### SHORT EXERCISE
Please output the data below exactly as given, starting at its first line and stopping after the line that contains "imported CAD model.".

### COLLECTED MATERIAL
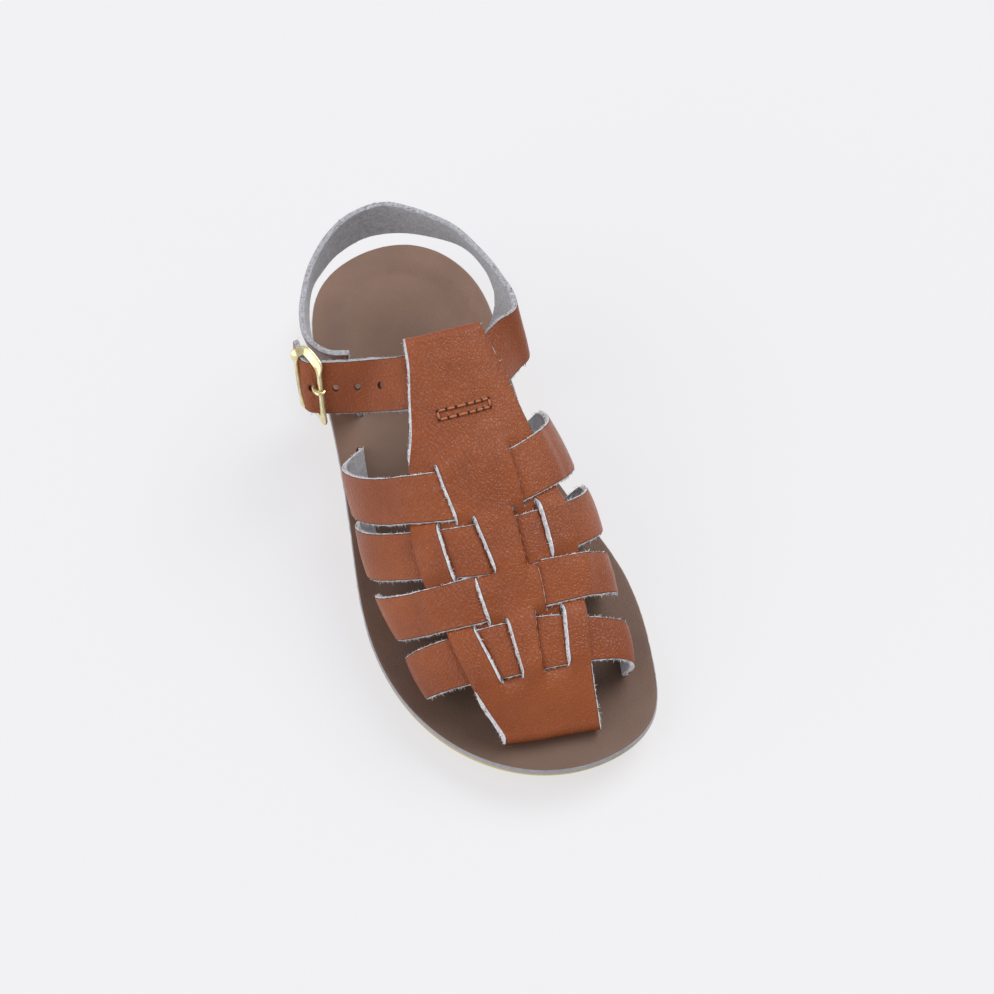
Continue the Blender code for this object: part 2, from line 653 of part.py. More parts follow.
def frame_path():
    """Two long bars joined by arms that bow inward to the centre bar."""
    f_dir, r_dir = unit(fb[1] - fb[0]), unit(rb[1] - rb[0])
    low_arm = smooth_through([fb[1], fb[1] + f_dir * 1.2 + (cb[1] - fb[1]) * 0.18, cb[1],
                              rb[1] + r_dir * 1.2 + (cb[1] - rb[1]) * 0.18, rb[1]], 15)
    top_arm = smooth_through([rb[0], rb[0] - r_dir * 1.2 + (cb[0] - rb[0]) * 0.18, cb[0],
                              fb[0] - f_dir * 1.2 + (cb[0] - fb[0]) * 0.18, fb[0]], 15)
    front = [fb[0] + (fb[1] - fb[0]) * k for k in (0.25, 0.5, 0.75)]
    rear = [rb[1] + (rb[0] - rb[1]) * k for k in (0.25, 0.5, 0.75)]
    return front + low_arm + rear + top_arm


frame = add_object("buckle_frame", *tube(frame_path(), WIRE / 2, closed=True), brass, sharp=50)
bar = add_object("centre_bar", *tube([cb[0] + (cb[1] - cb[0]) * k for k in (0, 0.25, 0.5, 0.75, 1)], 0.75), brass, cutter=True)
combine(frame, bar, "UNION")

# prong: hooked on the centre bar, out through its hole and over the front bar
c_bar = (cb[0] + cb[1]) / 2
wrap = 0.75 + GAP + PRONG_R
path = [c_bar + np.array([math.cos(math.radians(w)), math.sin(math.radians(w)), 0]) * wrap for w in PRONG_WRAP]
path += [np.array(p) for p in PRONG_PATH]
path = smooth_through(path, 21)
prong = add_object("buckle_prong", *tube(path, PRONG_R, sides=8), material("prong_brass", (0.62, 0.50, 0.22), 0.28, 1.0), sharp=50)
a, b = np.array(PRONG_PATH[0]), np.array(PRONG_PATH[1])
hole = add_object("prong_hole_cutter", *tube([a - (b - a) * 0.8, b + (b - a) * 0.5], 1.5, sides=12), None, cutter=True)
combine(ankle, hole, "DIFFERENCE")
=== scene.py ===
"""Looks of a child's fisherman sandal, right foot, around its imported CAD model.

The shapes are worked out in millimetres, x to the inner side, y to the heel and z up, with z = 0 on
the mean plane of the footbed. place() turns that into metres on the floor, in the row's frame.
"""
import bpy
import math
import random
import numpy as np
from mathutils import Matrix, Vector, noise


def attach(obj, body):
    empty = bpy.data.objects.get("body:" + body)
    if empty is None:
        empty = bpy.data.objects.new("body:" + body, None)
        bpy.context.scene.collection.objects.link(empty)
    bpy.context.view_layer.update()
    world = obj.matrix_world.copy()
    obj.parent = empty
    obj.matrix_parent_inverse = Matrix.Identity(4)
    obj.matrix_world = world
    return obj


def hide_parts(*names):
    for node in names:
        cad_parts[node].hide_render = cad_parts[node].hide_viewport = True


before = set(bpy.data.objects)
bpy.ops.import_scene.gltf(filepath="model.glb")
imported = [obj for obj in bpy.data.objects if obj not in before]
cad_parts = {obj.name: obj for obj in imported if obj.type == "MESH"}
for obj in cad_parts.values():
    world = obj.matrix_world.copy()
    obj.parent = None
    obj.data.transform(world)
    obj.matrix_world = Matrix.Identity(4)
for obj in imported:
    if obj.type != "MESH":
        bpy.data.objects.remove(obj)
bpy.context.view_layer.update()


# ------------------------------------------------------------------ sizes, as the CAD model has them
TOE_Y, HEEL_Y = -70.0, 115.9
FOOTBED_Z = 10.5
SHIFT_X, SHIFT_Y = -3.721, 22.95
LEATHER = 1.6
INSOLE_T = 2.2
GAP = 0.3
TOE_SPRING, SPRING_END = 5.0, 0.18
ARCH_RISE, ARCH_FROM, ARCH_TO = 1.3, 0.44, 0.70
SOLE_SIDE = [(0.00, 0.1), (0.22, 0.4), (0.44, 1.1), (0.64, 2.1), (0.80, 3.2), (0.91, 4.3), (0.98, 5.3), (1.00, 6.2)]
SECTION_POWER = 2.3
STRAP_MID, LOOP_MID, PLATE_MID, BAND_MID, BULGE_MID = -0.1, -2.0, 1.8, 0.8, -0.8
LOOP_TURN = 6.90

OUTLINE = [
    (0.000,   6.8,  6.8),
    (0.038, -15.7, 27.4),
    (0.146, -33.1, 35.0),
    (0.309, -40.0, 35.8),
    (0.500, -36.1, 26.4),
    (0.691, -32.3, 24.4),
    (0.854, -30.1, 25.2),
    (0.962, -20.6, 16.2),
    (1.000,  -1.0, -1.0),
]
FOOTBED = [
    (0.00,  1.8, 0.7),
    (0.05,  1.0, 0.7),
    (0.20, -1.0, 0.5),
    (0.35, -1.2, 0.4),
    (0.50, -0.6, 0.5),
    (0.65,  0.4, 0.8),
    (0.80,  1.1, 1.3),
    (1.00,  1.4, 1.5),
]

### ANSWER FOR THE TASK
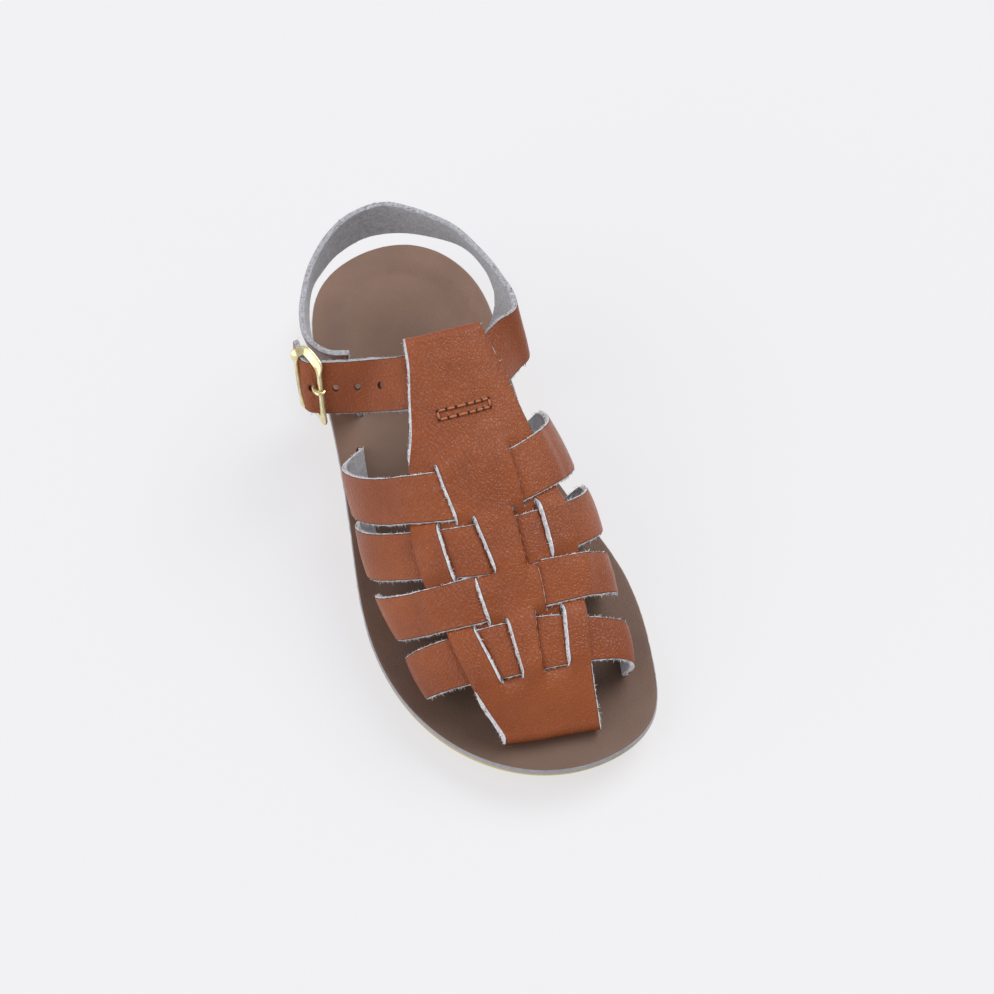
Continue the Blender code for this object: part 2, from line 653 of part.py. More parts follow.
def frame_path():
    """Two long bars joined by arms that bow inward to the centre bar."""
    f_dir, r_dir = unit(fb[1] - fb[0]), unit(rb[1] - rb[0])
    low_arm = smooth_through([fb[1], fb[1] + f_dir * 1.2 + (cb[1] - fb[1]) * 0.18, cb[1],
                              rb[1] + r_dir * 1.2 + (cb[1] - rb[1]) * 0.18, rb[1]], 15)
    top_arm = smooth_through([rb[0], rb[0] - r_dir * 1.2 + (cb[0] - rb[0]) * 0.18, cb[0],
                              fb[0] - f_dir * 1.2 + (cb[0] - fb[0]) * 0.18, fb[0]], 15)
    front = [fb[0] + (fb[1] - fb[0]) * k for k in (0.25, 0.5, 0.75)]
    rear = [rb[1] + (rb[0] - rb[1]) * k for k in (0.25, 0.5, 0.75)]
    return front + low_arm + rear + top_arm


frame = add_object("buckle_frame", *tube(frame_path(), WIRE / 2, closed=True), brass, sharp=50)
bar = add_object("centre_bar", *tube([cb[0] + (cb[1] - cb[0]) * k for k in (0, 0.25, 0.5, 0.75, 1)], 0.75), brass, cutter=True)
combine(frame, bar, "UNION")

# prong: hooked on the centre bar, out through its hole and over the front bar
c_bar = (cb[0] + cb[1]) / 2
wrap = 0.75 + GAP + PRONG_R
path = [c_bar + np.array([math.cos(math.radians(w)), math.sin(math.radians(w)), 0]) * wrap for w in PRONG_WRAP]
path += [np.array(p) for p in PRONG_PATH]
path = smooth_through(path, 21)
prong = add_object("buckle_prong", *tube(path, PRONG_R, sides=8), material("prong_brass", (0.62, 0.50, 0.22), 0.28, 1.0), sharp=50)
a, b = np.array(PRONG_PATH[0]), np.array(PRONG_PATH[1])
hole = add_object("prong_hole_cutter", *tube([a - (b - a) * 0.8, b + (b - a) * 0.5], 1.5, sides=12), None, cutter=True)
combine(ankle, hole, "DIFFERENCE")
=== scene.py ===
"""Looks of a child's fisherman sandal, right foot, around its imported CAD model.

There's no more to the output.